## Aim
Repeat exactly the lines between and including those that contain "Turn this picture" and "handle towards +X.". Output no other line.

++++++++++

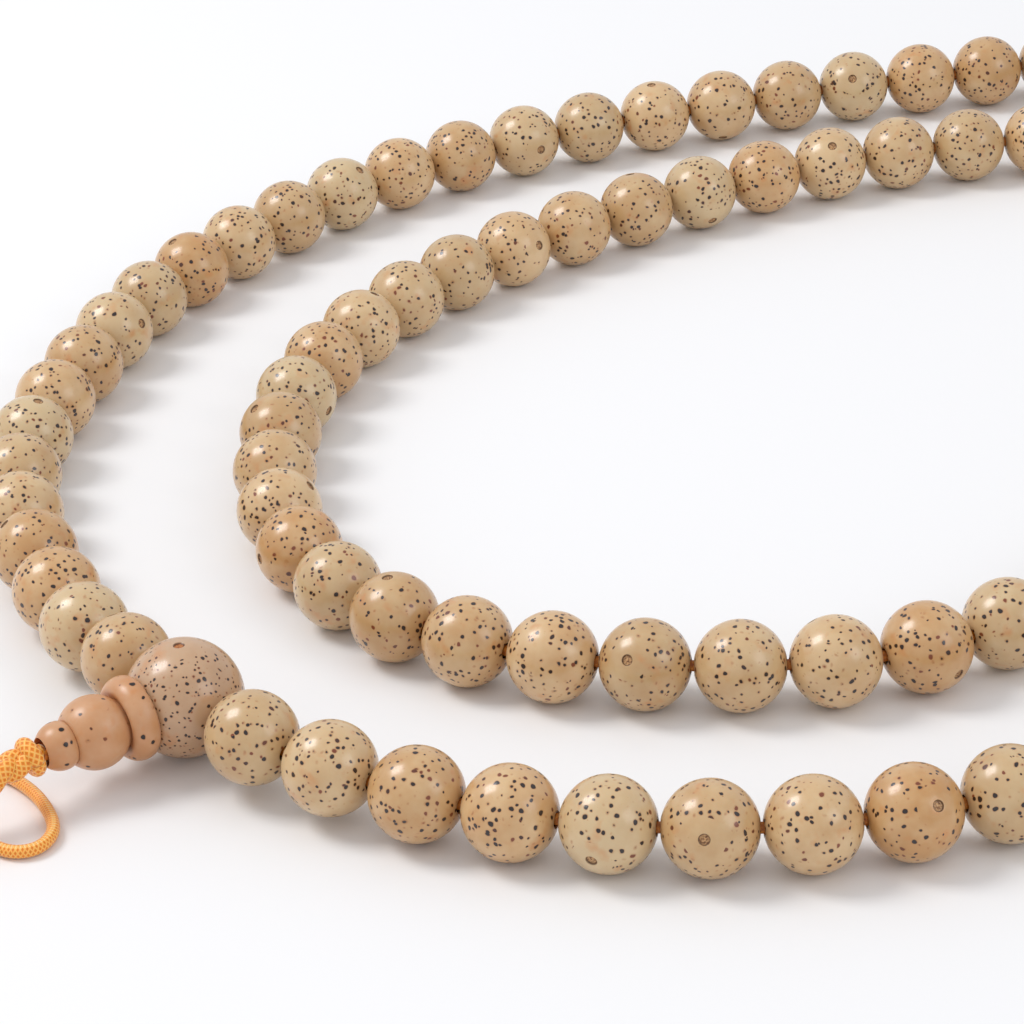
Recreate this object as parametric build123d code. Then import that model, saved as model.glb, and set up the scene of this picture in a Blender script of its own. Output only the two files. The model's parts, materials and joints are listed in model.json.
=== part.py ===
"""A mala: seed beads on one stringing cord, a guru bead, a stupa bead and a knotted tail.

The strand lies on a table as a doubled loop that crosses over itself once. Lengths are in millimetres.
Beads are numbered along the strand, starting on the right-hand side of the guru bead.
"""

from build123d import *
from bisect import bisect_right
from math import acos, cos, pi, radians, sqrt, tan
import os

# ---------------------------------------------------------------- driving dimensions
bead_count = 108
bead_diameter = 10.0
bead_gap = 0.15          # play between one bead and the next
bead_bore = 1.8
bore_rim = 0.25          # eased edge at each mouth of a bore
moon_diameter = 1.2      # the seed's own round pit
moon_depth = 0.2

guru_diameter = 12.8
guru_strand_bore = 2.0
guru_tail_bore = 3.0

stupa_play = 0.15        # between the stupa bead's seat and the guru bead
flange_diameter = 9.4
flange_back = 4.9        # distances along the stupa bead's axis, from the guru bead's centre
flange_front = 8.2
flange_edge = 1.3
ball_diameter = 8.0
ball_centre = 10.9
knob_diameter = 5.3
knob_centre = 15.0
stupa_bore = 3.0

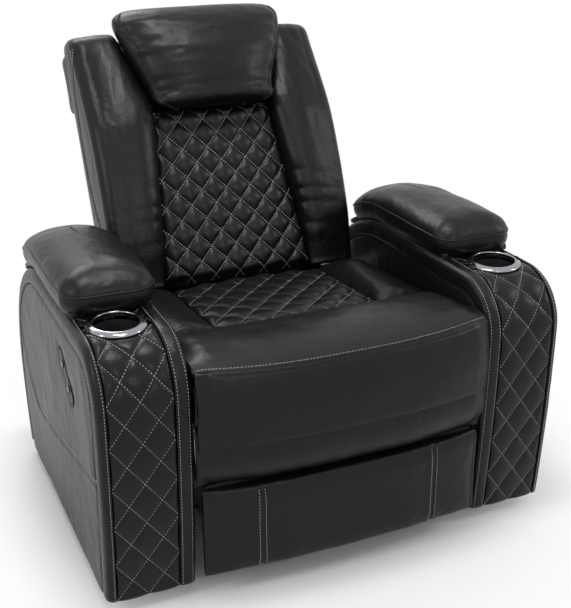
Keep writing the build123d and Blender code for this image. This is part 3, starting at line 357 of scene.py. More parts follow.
@dataclass
class Finishes:
    """Every finish of the chair, built once."""

    leather: bpy.types.Material = field(init=False)
    quilted: bpy.types.Material = field(init=False)
    thread: bpy.types.Material = field(init=False)
    by_slot: Dict[str, bpy.types.Material] = field(init=False)

    def __post_init__(self) -> None:
        """Builds the finishes."""
        self.leather = LeatherFinish("upholstery").material()
        self.quilted = LeatherFinish("quilted_upholstery", crease_depth=0.0011, polish=0.33).material()
        self.thread = ThreadFinish("grey_thread").material()
        self.by_slot = {
            "upholstery": self.leather,
            "quilted_upholstery": self.quilted,
            "dust_cloth": WebFinish("dust_cloth", (0.02, 0.02, 0.021), 700.0).material(),
            "board": WoodFinish("board").material(),
            "webbing": WebFinish("webbing", (0.42, 0.34, 0.22)).material(),
            "black_steel": CoatFinish("black_steel", (0.012, 0.012, 0.013), 0.42).material(),
            "zinc_steel": MetalFinish("zinc_steel", (0.62, 0.62, 0.60), 0.30, 0.2).material(),
            "chrome_trim": MetalFinish("chrome_trim", (0.34, 0.34, 0.36), 0.09, 0.10).material(),
            "black_plastic": CoatFinish("black_plastic", (0.006, 0.006, 0.006), 0.46).material(),
            "gloss_button": CoatFinish("gloss_button", (0.02, 0.02, 0.022), 0.22, 300.0, 0.00002).material(),
            "floor_rubber": CoatFinish("floor_rubber", (0.02, 0.02, 0.02), 0.8, 500.0, 0.0003).material(),
        }


# ---------------------------------------------------------------- mesh helpers


def object_of(name: str, bm: bmesh.types.BMesh) -> bpy.types.Object:
    """Makes an object of a bmesh, which is freed."""
    mesh = bpy.data.meshes.new(name)
    bm.to_mesh(mesh)
    bm.free()
    made = bpy.data.objects.new(name, mesh)
    bpy.context.scene.collection.objects.link(made)
    return made


def bmesh_of(piece: bpy.types.Object) -> bmesh.types.BMesh:
    """A bmesh with an object's faces."""
    bm = bmesh.new()
    bm.from_mesh(piece.data)
    return bm


def settle(piece: bpy.types.Object) -> None:
    """Turns what an object's modifiers make of it into its own mesh."""
    evaluated = piece.evaluated_get(bpy.context.evaluated_depsgraph_get())
    mesh = bpy.data.meshes.new_from_object(evaluated)
    piece.modifiers.clear()
    piece.data = mesh


def grid_surface(columns: Sequence[float], rows: Sequence[float], place: Place) -> bmesh.types.BMesh:
    """A grid of faces whose corners are moved to a curved surface.

    Args:
        columns: Values across the surface.
        rows: Values along the surface.
        place: Gives the point of a pair of values.

    Returns:
        The new bmesh.
    """
    bm = bmesh.new()
    across, along = len(columns) - 1, len(rows) - 1
    bmesh.ops.create_grid(bm, x_segments=across, y_segments=along, size=0.5)
    for vert in bm.verts:
        i = round((vert.co.x + 0.5) * across)
        j = round((vert.co.y + 0.5) * along)
        vert.co = place(columns[i], rows[j])
    return bm


def boundary(bm: bmesh.types.BMesh) -> List[bmesh.types.BMEdge]:
    """The open edges of a mesh."""
    return [edge for edge in bm.edges if edge.is_boundary]


def close_up(bm: bmesh.types.BMesh) -> None:
    """Welds touching edges, fills the open ends and turns the faces outwards."""
    bmesh.ops.remove_doubles(bm, verts=bm.verts, dist=CONTACT)
    bmesh.ops.holes_fill(bm, edges=boundary(bm), sides=0)
    bmesh.ops.recalc_face_normals(bm, faces=bm.faces)


def close_down(bm: bmesh.types.BMesh, under: Callable[[Vector], Vector]) -> None:
    """Draws the open rim of a face down to a cushion's underside and closes it.

    Args:
        bm: The open face.
        under: Gives the place on the underside below a rim point.
    """
    made = bmesh.ops.extrude_edge_only(bm, edges=boundary(bm))["geom"]
    for vert in (item for item in made if isinstance(item, bmesh.types.BMVert)):
        vert.co = under(vert.co)
    bmesh.ops.holes_fill(bm, edges=boundary(bm), sides=0)
    bmesh.ops.recalc_face_normals(bm, faces=bm.faces)


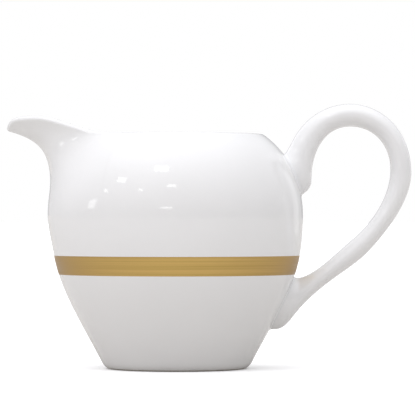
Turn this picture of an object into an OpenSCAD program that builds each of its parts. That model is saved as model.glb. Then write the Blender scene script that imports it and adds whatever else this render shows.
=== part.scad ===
// Porcelain cream jug with a beak cast in one with the body, a cast loop handle
// luted on with slip, a fired gold band and a foot ring with a bare, ground land.
// Origin: centre of the foot ring on the table. +Z up, beak towards -X, handle towards +X.

/* [Body] */
// Radius of the belly at its widest
belly_r = 40; // [39.5:0.1:40.5]
// Height of the widest place
belly_z = 48; // [47:0.5:49]
// Radius of the wall where it stands on the foot ring
base_r = 23.85; // [23.4:0.05:24.2]
// Radius of the outer edge of the round rim
rim_r = 27.6; // [27:0.1:28.2]
// Height of the outer edge of the round rim
rim_z = 74.1; // [73.5:0.1:75]
// Thickness of the cast wall
wall_t = 2.6; // [2.2:0.1:3]
// Thickness of the rounded lip on the round rim
lip_t = 2.4; // [2:0.1:2.6]
// Thickness of the floor
floor_t = 3; // [2.5:0.1:4]

/* [Beak] */
// How far the nose of the beak stands out from the jug's axis
beak_reach = 53.2; // [52:0.2:54]
// Half angle of the sector of the belly that the beak grows out of
beak_angle = 55; // [50:1:60]
// Half breadth of the control polygon at the nose
nose_half = 6.2; // [5:0.1:7]
// Length of the tangent that draws the round rim out into the beak
draw_out = 20; // [18:0.5:22]
// Rise of the beak's lips above the round rim
lips_rise = 4.5; // [3:0.1:5]
// Drop of the lip at the nose, which cuts the drip
nose_drop = 3.4; // [2:0.1:4]
// How soon the lip climbs away from the nose, as a share of the beak's plan
nose_breadth = 0.14; // [0.1:0.01:0.2]
// How far the keel swells past the round belly
keel_swell = 1; // [0:0.1:1.5]
// Thickness of the lip at the nose
beak_lip_t = 2.1; // [1.8:0.1:2.4]

/* [Handle] */
// Width across the loop
handle_w = 9; // [8:0.25:10]
// Width across the two ends where they spread on the wall
root_w = 12.5; // [11:0.25:13]
// Reach of the slip fillet at the upper end
upper_slip_r = 1.2; // [0.8:0.1:1.4]
// Reach of the slip fillet at the lower end
lower_slip_r = 0.8; // [0.5:0.1:1]

/* [Gold band] */
// Height of the band's lower edge
band_z = 29.9; // [29.8:0.1:31]
// Height of the band
band_h = 6; // [4:0.25:7]
// Thickness of the gold, drawn stouter than fired gold
band_t = 0.12; // [0.1:0.02:0.2]

/* [Foot ring] */
// Height of the foot ring
foot_h = 2.2; // [1.8:0.1:2.6]
// Outer radius of the flat that stands on the table
land_outer_r = 20.9; // [20.5:0.1:21.4]
// Inner radius of that flat
land_inner_r = 19.2; // [18.6:0.1:19.8]
// Radius of the hollow under the jug at its top
hollow_r = 18.4; // [17.8:0.1:18.5]

/* [Hidden] */
$fn = 96;

// Columns round the body, and rings on each stretch of its wall
body_columns = 84;
lower_rings = 12;
upper_rings = 18;
lining_lower_rings = 8;
lining_upper_rings = 12;
lip_rings = 5;
cove_rings = 4;
corner_steps = 6;
// Extra closeness of the columns at the beak, in degrees
column_crowding = 13;
// Ease that keeps the columns evenly spaced where the beak leaves the round rim
beak_ease = 0.55;
// Where on the lower wall the inner cove starts, from 0 at the foot to 1 at the belly
cove_start = 0.16;
// How far the cove runs in towards the middle of the floor
cove_run = 6;
// Steps up and round the wall, in degrees, that give its slope
slope_step = 0.02;
turn_step = 1;
// Halvings that find where two lines meet
halvings = 24;
// Height at which the keel swells most, and how far the swell runs above and below it
swell_z = 49;
swell_run = 12.5;
floor_z = foot_h + floor_t;

// Wall profiles as [radius, height], from foot to belly and from belly to round rim
lower_wall = [[base_r, foot_h], [34.3, 21.7], [belly_r, 29.7], [belly_r, belly_z]];
// Rise of the second control point over the belly, at the round wall and at the keel
round_rise = 11.2;
keel_rise = 17.3;
// Third control point: radius and height on the round wall, reach and height under the nose
shoulder_r = 35.5;
shoulder_z = 68.4;
throat_reach = 39.4;
throat_z = 71.4;
// Half breadth of the throat's control polygon at the keel and at its side
throat_half = 4;
throat_side = [-36.5, 5.5];
upper_wall = [
    [belly_r, belly_z], [belly_r, belly_z + round_rise],
    [shoulder_r, shoulder_z], [rim_r, rim_z]
];
// The lips start to rise and are at full height at these places along the beak's plan
rise_start = 0.85;
rise_end = 0.4;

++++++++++

## Solution to the problem
Turn this picture of an object into an OpenSCAD program that builds each of its parts. That model is saved as model.glb. Then write the Blender scene script that imports it and adds whatever else this render shows.
=== part.scad ===
// Porcelain cream jug with a beak cast in one with the body, a cast loop handle
// luted on with slip, a fired gold band and a foot ring with a bare, ground land.
// Origin: centre of the foot ring on the table. +Z up, beak towards -X, handle towards +X.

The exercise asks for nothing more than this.